You can use your spatula to mash the plantains against the side of the bowl to make the batter even smoother.
Can I double the recipe?
You can easily double the recipe. Just double all the ingredients and bake in a 9×13″ pan.
Bake for 45-50 minutes.
Can I make substitutions?
- You can try this as muffins – scoop about 1/4 cup batter into muffin liners in a muffin and bake at 350° for 15-18 minutes, until the tops look set, dry and an even pale yellow.
- Add chopped (and seeded, if you like less heat) jalapenos.
- Add cooked, chopped bacon, sliced scallions or diced red pepper for savory options.
- Try adding 1 tablespoon cinnamon to go a little sweeter.
- Add 1/2 cup blueberries (with or without the cinnamon) for a delicious Paleo plantain recipe that’s as good for breakfast as it would be topped with spicy pulled pork.
- Want make almond flour plantain bread? Replace the coconut flour with 1.5 cups superfine blanched almond flour (not almond meal), sifted into the bowl. Proceed with the recipe as is. Store in the fridge for up to 5 days.
- Want to make cassava flour plantain bread? Replace the coconut flour with 3/4 cup of cassava flour, sifted into the bowl. Proceed with the recipe as is but check the bread after it’s had 25 minutes total in the oven as it might be ready. If not, give it another 5-10 minutes and check again. Store in the fridge for up to 5 days.
Can I make this ahead of time?
Yep, you can store this gluten-free Paleo plantain bread in the fridge for up to 5 days.
Can I freeze it?
Yep, you can freeze it, tightly wrapped in an airtight container, for up to 3 months. Thaw overnight in the fridge.
Are plantains paleo?
Yep! Plantains are a fruit related to the banana. And since the Paleo diet is all about eating whole, unprocessed, nutrient-dense foods, plantains are a welcome part of the diet.
Are plantains gluten-free?
Yep. Gluten is a protein found in certain grains like wheat, barley and rye. Because plantains are a fruit, they don’t contain any of those grains and are therefore gluten-free (and grain-free).
Are plantains healthy?
Plantains contain resistance starch, which helps feed the good bacteria in your gut. And their fiber content helps keep you regular. They also have a low glycemic index and are a good source of potassium, vitamin C and vitamin A.
Read more about their nutrition here.
Other recipes you might like:
Paleo Plantain Bread (gluten-free)
- Heat the oven to 350°. Generously grease an 8x8" glass baking dish.
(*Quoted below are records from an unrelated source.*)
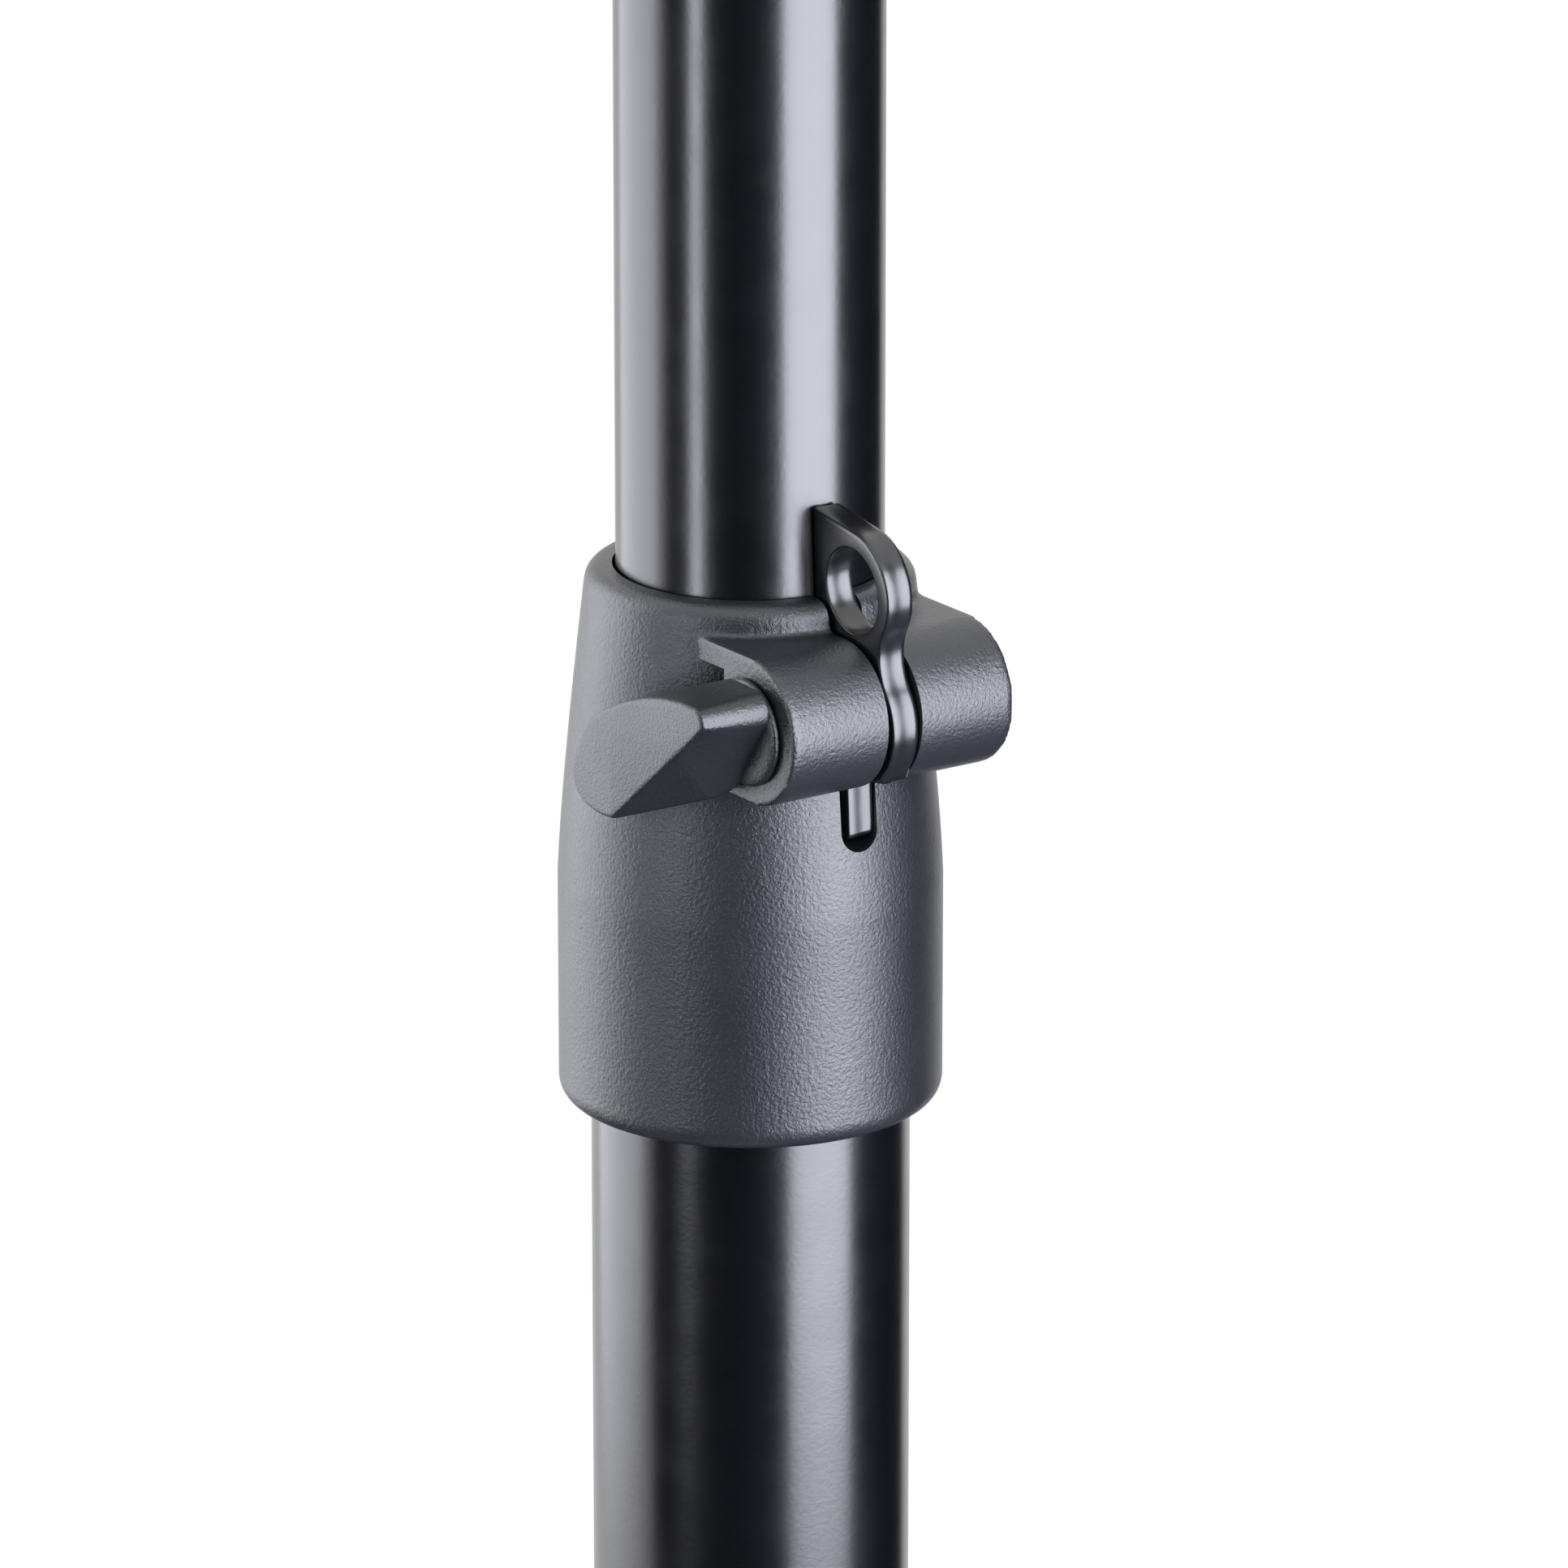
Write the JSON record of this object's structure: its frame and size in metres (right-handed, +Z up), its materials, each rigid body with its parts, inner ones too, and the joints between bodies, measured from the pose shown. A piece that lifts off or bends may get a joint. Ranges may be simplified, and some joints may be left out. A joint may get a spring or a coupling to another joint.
{
  "type": "speaker pole",
  "caption": "Telescopic black steel speaker pole with a moulded clamp collar, wing knob, retaining eyelet and a threaded stud at its foot.",
  "frame": {"origin": "middle of the seat washer's underside, on the pole axis, where the foot of the pole seats", "axes": "+Z up along the pole, -Y towards the slit and the eyelet, -X towards the clamp knob"},
  "size_m": [0.0543, 0.0609, 0.788],
  "materials": {
    "tube_black": "satin black powder coat",
    "collar_nylon": "fine-textured charcoal glass-filled nylon",
    "knob_nylon": "fine-textured charcoal glass-filled nylon",
    "eyelet_black": "glossy black moulding",
    "cap_black": "satin black moulding",
    "liner_plastic": "natural acetal",
    "zinc_steel": "bright zinc plate",
    "plug_aluminium": "turned",
    "washer_rubber": "matt"
  },
  "bodies": {
    "lower_pole": {"lower_tube": "tube_black", "clamp_collar": "collar_nylon", "clamp_liner": "liner_plastic", "collar_screw_left": "zinc_steel", "collar_screw_right": "zinc_steel", "clamp_nut": "zinc_steel", "safety_eyelet": "eyelet_black", "base_plug": "plug_aluminium", "base_rivet_left": "zinc_steel", "base_rivet_right": "zinc_steel", "base_stud": "zinc_steel", "stud_lock_nut": "zinc_steel", "seat_washer": "washer_rubber"},
    "guide": {"guide_bush": "liner_plastic"},
    "upper_pole": {"upper_tube": "tube_black", "top_cap": "cap_black", "end_plug": "cap_black", "end_plug_pin_left": "zinc_steel", "end_plug_pin_right": "zinc_steel", "stop_ring": "zinc_steel", "stop_pin_left": "zinc_steel", "stop_pin_right": "zinc_steel"},
    "screw_washer": {"clamp_washer": "zinc_steel"},
    "knob": {"clamp_knob": "knob_nylon", "clamp_screw": "zinc_steel"}
  },
  "joints": [
    {"name": "extension", "type": "slide", "parent": "lower_pole", "child": "guide", "axis": [0, 0, 1], "range_m": [0, 0.47]},
    {"name": "swivel", "type": "hinge", "parent": "guide", "child": "upper_pole", "pos_m": [0, 0, 0.6], "axis": [0, 0, 1], "continuous": true},
    {"name": "screw_travel", "type": "slide", "parent": "lower_pole", "child": "screw_washer", "axis": [-1, 0, 0], "range_m": [0, 0.0015]},
    {"name": "knob_turn", "type": "hinge", "parent": "screw_washer", "child": "knob", "pos_m": [0, -0.025, 0.619], "axis": [-1, 0, 0], "range_deg": [0, 450]}
  ],
  "couplings": [
    {"joint": "screw_travel", "follows": "knob_turn", "m_per_rad": 0.00015915}
  ]
}
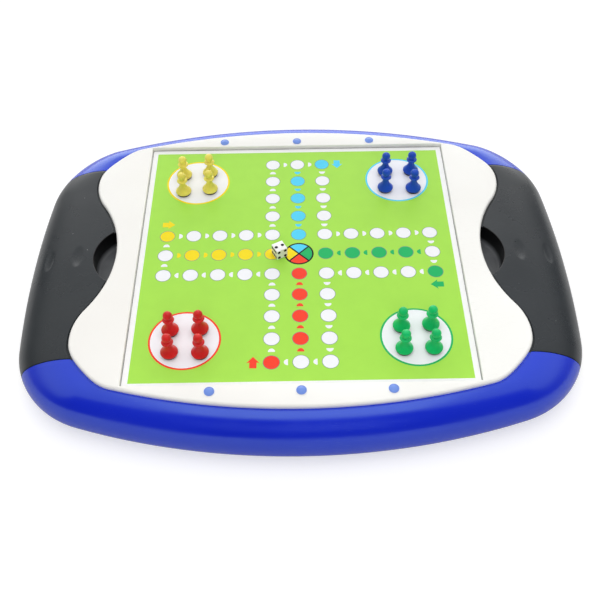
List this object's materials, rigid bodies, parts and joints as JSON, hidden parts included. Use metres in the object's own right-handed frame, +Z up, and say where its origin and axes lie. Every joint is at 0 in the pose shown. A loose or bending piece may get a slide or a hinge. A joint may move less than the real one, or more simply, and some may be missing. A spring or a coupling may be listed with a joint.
{
  "type": "magnetic ludo board case with two drawers",
  "caption": "Rounded moulded ludo board case: steel-backed board card in a white top plate, pull-out storage drawers at both sides, magnetic pawns and a die.",
  "frame": {"origin": "middle of the case's flat base, on the surface it rests on", "axes": "+X to the right-hand drawer, +Y to the back rim, +Z up through the board"},
  "size_m": [0.3672, 0.2844, 0.0525],
  "materials": {
    "blue_case": "semi-gloss moulded plastic, royal blue",
    "white_plate": "satin moulded plastic, warm white",
    "blue_pin": "moulded plastic pin, light blue",
    "black_drawer": "moulded plastic, black",
    "black_grip": "fine satin moulded plastic, black",
    "board_card": "printed and varnished board card, light green with a white border",
    "tinned_steel": "bare tinned sheet",
    "zinc_screw": "zinc-plated",
    "die_white": "polished white plastic with black pips",
    "magnet_black": "black bonded magnet disc",
    "pawn_yellow": "glossy moulded plastic, yellow",
    "pawn_blue": "glossy moulded plastic, blue",
    "pawn_red": "glossy moulded plastic, red",
    "pawn_green": "glossy moulded plastic, green"
  },
  "bodies": {
    "case": {"case_top": "blue_case", "case_base": "blue_case", "case_screws": "zinc_screw", "top_plate": "white_plate", "plate_pins": "blue_pin", "steel_sheet": "tinned_steel"},
    "left_drawer": {"left_drawer_tray": "black_drawer", "left_grip_cover": "black_grip", "left_drawer_screws": "zinc_screw"},
    "right_drawer": {"right_drawer_tray": "black_drawer", "right_grip_cover": "black_grip", "right_drawer_screws": "zinc_screw"},
    "board_card": {"board_card": "board_card"},
    "die": {"die": "die_white"},
    "yellow_pawn_1": {"yellow_pawn_1": "pawn_yellow", "yellow_magnet_1": "magnet_black"},
    "yellow_pawn_2": {"yellow_pawn_2": "pawn_yellow", "yellow_magnet_2": "magnet_black"},
    "yellow_pawn_3": {"yellow_pawn_3": "pawn_yellow", "yellow_magnet_3": "magnet_black"},
    "yellow_pawn_4": {"yellow_pawn_4": "pawn_yellow", "yellow_magnet_4": "magnet_black"},
    "blue_pawn_1": {"blue_pawn_1": "pawn_blue", "blue_magnet_1": "magnet_black"},
    "blue_pawn_2": {"blue_pawn_2": "pawn_blue", "blue_magnet_2": "magnet_black"},
    "blue_pawn_3": {"blue_pawn_3": "pawn_blue", "blue_magnet_3": "magnet_black"},
    "blue_pawn_4": {"blue_pawn_4": "pawn_blue", "blue_magnet_4": "magnet_black"},
    "red_pawn_1": {"red_pawn_1": "pawn_red", "red_magnet_1": "magnet_black"},
    "red_pawn_2": {"red_pawn_2": "pawn_red", "red_magnet_2": "magnet_black"},
    "red_pawn_3": {"red_pawn_3": "pawn_red", "red_magnet_3": "magnet_black"},
    "red_pawn_4": {"red_pawn_4": "pawn_red", "red_magnet_4": "magnet_black"},
    "green_pawn_1": {"green_pawn_1": "pawn_green", "green_magnet_1": "magnet_black"},
    "green_pawn_2": {"green_pawn_2": "pawn_green", "green_magnet_2": "magnet_black"},
    "green_pawn_3": {"green_pawn_3": "pawn_green", "green_magnet_3": "magnet_black"},
    "green_pawn_4": {"green_pawn_4": "pawn_green", "green_magnet_4": "magnet_black"}
  },
  "joints": [
    {"name": "left_drawer_slide", "type": "slide", "parent": "case", "child": "left_drawer", "axis": [-1, 0, 0], "range_m": [0, 0.06]},
    {"name": "right_drawer_slide", "type": "slide", "parent": "case", "child": "right_drawer", "axis": [1, 0, 0], "range_m": [0, 0.06]},
    {"name": "board_card_lift", "type": "slide", "parent": "case", "child": "board_card", "axis": [0, 0, 1], "range_m": [0, 0.02]},
    {"name": "die_lift", "type": "slide", "parent": "board_card", "child": "die", "axis": [0, 0, 1], "range_m": [0, 0.03]},
    {"name": "yellow_pawn_1_lift", "type": "slide", "parent": "board_card", "child": "yellow_pawn_1", "axis": [0, 0, 1], "range_m": [0, 0.03]},
    {"name": "yellow_pawn_2_lift", "type": "slide", "parent": "board_card", "child": "yellow_pawn_2", "axis": [0, 0, 1], "range_m": [0, 0.03]},
    {"name": "yellow_pawn_3_lift", "type": "slide", "parent": "board_card", "child": "yellow_pawn_3", "axis": [0, 0, 1], "range_m": [0, 0.03]},
    {"name": "yellow_pawn_4_lift", "type": "slide", "parent": "board_card", "child": "yellow_pawn_4", "axis": [0, 0, 1], "range_m": [0, 0.03]},
    {"name": "blue_pawn_1_lift", "type": "slide", "parent": "board_card", "child": "blue_pawn_1", "axis": [0, 0, 1], "range_m": [0, 0.03]},
    {"name": "blue_pawn_2_lift", "type": "slide", "parent": "board_card", "child": "blue_pawn_2", "axis": [0, 0, 1], "range_m": [0, 0.03]},
    {"name": "blue_pawn_3_lift", "type": "slide", "parent": "board_card", "child": "blue_pawn_3", "axis": [0, 0, 1], "range_m": [0, 0.03]},
    {"name": "blue_pawn_4_lift", "type": "slide", "parent": "board_card", "child": "blue_pawn_4", "axis": [0, 0, 1], "range_m": [0, 0.03]},
    {"name": "red_pawn_1_lift", "type": "slide", "parent": "board_card", "child": "red_pawn_1", "axis": [0, 0, 1], "range_m": [0, 0.03]},
    {"name": "red_pawn_2_lift", "type": "slide", "parent": "board_card", "child": "red_pawn_2", "axis": [0, 0, 1], "range_m": [0, 0.03]},
    {"name": "red_pawn_3_lift", "type": "slide", "parent": "board_card", "child": "red_pawn_3", "axis": [0, 0, 1], "range_m": [0, 0.03]},
    {"name": "red_pawn_4_lift", "type": "slide", "parent": "board_card", "child": "red_pawn_4", "axis": [0, 0, 1], "range_m": [0, 0.03]},
    {"name": "green_pawn_1_lift", "type": "slide", "parent": "board_card", "child": "green_pawn_1", "axis": [0, 0, 1], "range_m": [0, 0.03]},
    {"name": "green_pawn_2_lift", "type": "slide", "parent": "board_card", "child": "green_pawn_2", "axis": [0, 0, 1], "range_m": [0, 0.03]},
    {"name": "green_pawn_3_lift", "type": "slide", "parent": "board_card", "child": "green_pawn_3", "axis": [0, 0, 1], "range_m": [0, 0.03]},
    {"name": "green_pawn_4_lift", "type": "slide", "parent": "board_card", "child": "green_pawn_4", "axis": [0, 0, 1], "range_m": [0, 0.03]}
  ]
}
- Trim the ends off the plantains. Using a paring knife, slice lengthwise down each plantain to cut through the peel (and only the peel, don't cut too deeply). Remove from the peels, slice in half lengthwise, slice in half lengthwise again into 4 long pieces, and slice them crosswise into small pieces.
- Toss the plantains into the bowl of a food processor. Crack in the eggs. Add the salt, baking soda and vinegar. Blitz until smooth, occasionally scraping down the sides of the bowl. The batter should be like thick pancake batter. It may have tiny black specks from the plantains.
- Scrape the batter into the greased baking dish and slide into the oven. Bake for 30-35 minutes. The edges will be brown and the top should look dry and an even shade of pale yellow. If it looks moist or darker in the middle, it's not ready yet.
- Remove from the oven and let cool slightly before cutting.